AMER convoque une palanquée de prestigieuses influences, des grands maîtres du giallo bien évidemment (par exemple les couleurs « à la Mario Bava » ou « à la SUSPIRIA ») mais pas uniquement (le passage d’un rasoir sur des dents vaut bien l’œil tranché d’UN CHIEN ANDALOU, la présence que fuit la fillette évoque les « nouveaux fantômes » débarqués dans la foulée de RINGU). On pense aussi à tous ces films oniriques : ALICE bien évidemment, mais aussi LA CLEPSYDRE (1973, Wojciech Has) ou d’autres œuvres symbolistes ou cryptiques d’Europe de l’est. Le premier acte, celui de la fillette, nous a clairement rappelé l’étrangeté qui planait sur le très beau INNOCENCE (2004, Lucile Hadzihalilovic). Mais, en dépit de tous les noms et références ici évoqués afin de tenter de donner une idée de ce à quoi peut bien ressembler AMER, ce dernier a développé sa personnalité propre… la marque des grands films ! Aucune influence de l’un à l’autre n’est possible, mais difficile de ne pas rapprocher les expériences visuelles d’AMER des extraordinaires images de l’ENFER, le film inachevé de Clouzot, qui ont été exhumées par Serge Bromberg dans son documentaire L’ENFER D’HENRI GEORGES CLOUZOT. Dans les deux cas, des visions de fantasmes névrotiques, une nouvelle façon de filmer. Osons affirmer qu’AMER est un digne descendant de cet ENFER mort-né.

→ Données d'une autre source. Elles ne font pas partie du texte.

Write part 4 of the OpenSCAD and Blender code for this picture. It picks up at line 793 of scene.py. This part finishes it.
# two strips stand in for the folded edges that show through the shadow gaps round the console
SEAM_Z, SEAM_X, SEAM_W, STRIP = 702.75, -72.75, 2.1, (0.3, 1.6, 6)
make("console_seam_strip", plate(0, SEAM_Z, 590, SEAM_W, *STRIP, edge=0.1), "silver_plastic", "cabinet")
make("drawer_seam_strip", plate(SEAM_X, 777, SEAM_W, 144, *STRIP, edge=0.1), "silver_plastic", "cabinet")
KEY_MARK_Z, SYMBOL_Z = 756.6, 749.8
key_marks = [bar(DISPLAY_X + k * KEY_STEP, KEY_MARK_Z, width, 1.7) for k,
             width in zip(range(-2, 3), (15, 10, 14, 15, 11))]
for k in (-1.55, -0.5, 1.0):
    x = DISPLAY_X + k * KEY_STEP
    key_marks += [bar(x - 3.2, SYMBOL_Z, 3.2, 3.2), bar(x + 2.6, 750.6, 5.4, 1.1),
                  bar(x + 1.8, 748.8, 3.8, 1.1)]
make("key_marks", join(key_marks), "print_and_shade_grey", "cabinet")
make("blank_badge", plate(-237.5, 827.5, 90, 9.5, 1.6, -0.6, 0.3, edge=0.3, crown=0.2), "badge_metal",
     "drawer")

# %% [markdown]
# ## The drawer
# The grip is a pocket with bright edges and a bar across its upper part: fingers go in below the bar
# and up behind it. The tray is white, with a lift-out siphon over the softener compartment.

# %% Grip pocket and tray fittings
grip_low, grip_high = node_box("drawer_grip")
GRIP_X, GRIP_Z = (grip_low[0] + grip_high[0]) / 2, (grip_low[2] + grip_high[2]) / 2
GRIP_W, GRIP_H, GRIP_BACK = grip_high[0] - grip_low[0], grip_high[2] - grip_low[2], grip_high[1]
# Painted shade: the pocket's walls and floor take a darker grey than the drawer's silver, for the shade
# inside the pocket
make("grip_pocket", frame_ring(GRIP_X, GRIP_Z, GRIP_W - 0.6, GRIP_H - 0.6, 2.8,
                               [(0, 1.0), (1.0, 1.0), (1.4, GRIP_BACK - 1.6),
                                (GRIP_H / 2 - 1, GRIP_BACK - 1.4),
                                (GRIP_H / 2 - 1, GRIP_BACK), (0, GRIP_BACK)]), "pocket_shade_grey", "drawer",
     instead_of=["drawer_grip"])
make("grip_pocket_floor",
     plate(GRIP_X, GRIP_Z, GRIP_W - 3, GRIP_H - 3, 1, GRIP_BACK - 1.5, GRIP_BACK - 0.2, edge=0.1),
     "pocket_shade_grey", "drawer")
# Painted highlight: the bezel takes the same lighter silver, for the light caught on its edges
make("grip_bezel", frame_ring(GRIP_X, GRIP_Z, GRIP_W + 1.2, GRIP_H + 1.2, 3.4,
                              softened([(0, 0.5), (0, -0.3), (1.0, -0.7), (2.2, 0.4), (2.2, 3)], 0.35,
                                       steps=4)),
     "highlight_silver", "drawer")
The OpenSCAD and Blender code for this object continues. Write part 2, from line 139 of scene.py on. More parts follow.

Si on a mentionné le caractère érotique du film, on peut en préciser sa teneur : AMER est clairement fétichiste. Non pas tellement celui du cuir et des fouets (encore que les gants de cuir noir du tueur “giallesque” sont bien de la partie) mais plutôt celui d’un fétichisme de la caméra qui magnifie et iconise tout ce qui passe dans son viseur. Un fétichisme de l’attitude et de la pose, de l’ambiance. Un fétichisme du regard aussi, qui renvoie tant au cinéma de Luciano Ercoli qu’aux westerns spaghettis.
Cette volonté d’incarner, de filmer le corps au plus près touche au sublime lors d’un passage aux images floues, « out of focus », où s’opère la fusion entre la chair et la pellicule. On y retrouve la même abstraction que celle qui voit parfois le cinéma porno se perdre à force de gros plans ce qui, paradoxalement, nous éloigne du sujet. Sauf qu’ici, tout au contraire, on trouve plutôt qu’on ne perd.

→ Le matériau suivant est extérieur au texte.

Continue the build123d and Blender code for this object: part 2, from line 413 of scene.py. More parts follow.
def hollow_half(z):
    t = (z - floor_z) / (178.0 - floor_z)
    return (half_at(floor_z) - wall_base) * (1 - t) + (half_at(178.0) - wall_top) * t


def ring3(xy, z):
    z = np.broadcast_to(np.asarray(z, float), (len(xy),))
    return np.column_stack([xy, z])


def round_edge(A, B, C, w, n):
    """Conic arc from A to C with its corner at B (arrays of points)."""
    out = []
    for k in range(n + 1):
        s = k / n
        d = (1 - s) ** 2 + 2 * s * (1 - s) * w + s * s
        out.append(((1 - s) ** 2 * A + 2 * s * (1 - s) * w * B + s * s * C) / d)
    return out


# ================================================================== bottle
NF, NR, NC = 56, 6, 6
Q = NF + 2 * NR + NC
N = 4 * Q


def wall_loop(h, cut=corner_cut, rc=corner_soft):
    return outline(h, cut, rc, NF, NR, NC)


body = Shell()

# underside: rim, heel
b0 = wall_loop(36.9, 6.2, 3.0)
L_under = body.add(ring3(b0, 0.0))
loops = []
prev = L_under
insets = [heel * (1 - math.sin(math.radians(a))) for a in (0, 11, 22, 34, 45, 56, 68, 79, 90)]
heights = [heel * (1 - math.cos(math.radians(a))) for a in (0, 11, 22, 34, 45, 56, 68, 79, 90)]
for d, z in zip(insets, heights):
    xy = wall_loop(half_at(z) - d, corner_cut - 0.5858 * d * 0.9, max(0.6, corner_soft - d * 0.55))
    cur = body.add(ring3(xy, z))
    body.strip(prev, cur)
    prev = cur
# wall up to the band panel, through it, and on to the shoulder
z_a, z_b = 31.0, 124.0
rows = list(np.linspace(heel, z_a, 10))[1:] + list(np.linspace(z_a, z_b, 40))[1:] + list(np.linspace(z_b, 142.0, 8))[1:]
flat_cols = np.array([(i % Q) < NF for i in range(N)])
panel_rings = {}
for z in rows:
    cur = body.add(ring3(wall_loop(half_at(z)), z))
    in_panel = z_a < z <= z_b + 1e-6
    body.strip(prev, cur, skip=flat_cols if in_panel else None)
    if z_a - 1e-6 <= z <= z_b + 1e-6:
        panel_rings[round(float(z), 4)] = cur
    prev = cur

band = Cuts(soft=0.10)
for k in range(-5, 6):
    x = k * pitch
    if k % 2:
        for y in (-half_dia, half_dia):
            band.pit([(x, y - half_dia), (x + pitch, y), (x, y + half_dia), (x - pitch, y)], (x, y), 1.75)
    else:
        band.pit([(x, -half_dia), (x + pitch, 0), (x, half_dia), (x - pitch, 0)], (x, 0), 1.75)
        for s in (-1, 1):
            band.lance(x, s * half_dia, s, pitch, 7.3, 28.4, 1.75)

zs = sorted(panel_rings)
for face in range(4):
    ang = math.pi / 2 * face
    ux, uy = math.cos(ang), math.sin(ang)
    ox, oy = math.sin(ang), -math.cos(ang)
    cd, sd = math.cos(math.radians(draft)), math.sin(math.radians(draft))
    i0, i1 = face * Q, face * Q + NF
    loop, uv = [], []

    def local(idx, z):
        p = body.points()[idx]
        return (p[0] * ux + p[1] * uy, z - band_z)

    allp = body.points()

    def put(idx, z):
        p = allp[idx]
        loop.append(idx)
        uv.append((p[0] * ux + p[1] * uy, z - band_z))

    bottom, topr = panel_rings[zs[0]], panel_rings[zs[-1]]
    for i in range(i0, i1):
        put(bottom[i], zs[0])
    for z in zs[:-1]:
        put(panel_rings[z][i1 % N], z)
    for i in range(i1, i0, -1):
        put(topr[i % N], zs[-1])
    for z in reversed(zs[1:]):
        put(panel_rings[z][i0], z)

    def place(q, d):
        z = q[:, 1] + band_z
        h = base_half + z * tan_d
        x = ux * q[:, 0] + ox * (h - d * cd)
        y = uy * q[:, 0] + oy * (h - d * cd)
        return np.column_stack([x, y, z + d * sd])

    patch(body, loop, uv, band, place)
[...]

On ne peut s’empêcher de rapprocher AMER d’un autre film contemporain : le BANDAGED de Maria Beatty. On trouve dans les deux cas un hommage aux cinémas du passé (Giallo d’un côté, Jacques Tourneur de l’autre), des similarités de situation (vieille demeure isolée, femme en relation conflictuelle avec ses parents), l’exacerbation mais de manière discrète d’un certain fétichisme (une spécialité chez Maria Beatty). Au final cependant, BANDAGED respire hélas la poussière, plombé par le hiératisme du jeu, tandis qu’AMER nous transporte dans un monde nouveau.
AMER a fait le tour des festivals (Gerardmer, Sitges, Malaga, Film francophone de Liège, Offscreen…) où il a récolté plusieurs prix. On relèvera celui du public du Festival du nouveau cinéma de Montréal, preuve s’il en est qu’un film exigeant et expérimental peut emporter l’adhésion des spectateurs. Aussi est-on estomaqué et déçu du manque d’audace des exploitants de salle, AMER n’étant sorti en France que sur trois copies et s’annonce en Belgique sur deux copies. C’est d’autant plus dommage que l’expérience vaut vraiment la peine d’être découverte en salle, là où les gros plans démesurément agrandis prennent tout leur sens. L’accueil public qui lui a été livré au Festival Offscreen 2010 témoigne de l’intérêt d’une frange du public pour des propositions audacieuses. Dans la salle, on pouvait croiser Jaco Van Dormael, qui parvenait au même moment enfin à sortir en Belgique, contrairement à la France où cette version restera inédite en salle, son montage initial de MR NOBODY. Pour en revenir à la séance d’AMER, elle était précédée de LUCIA, un court métrage argentin d’animation qui, dans son contexte d’avant-programme, évoquait le PROFONDO ROSSO de Dario Argento (1975). Alors que ce dernier proposera au BIFFF 2010 son GIALLO, il nous semble que l’avenir du genre se trouve sans conteste dans ce AMER franco-belge.
Lancez-vous dans une expérience sensorielle, n’essayez pas de comprendre, AMER est avant tout à ressentir.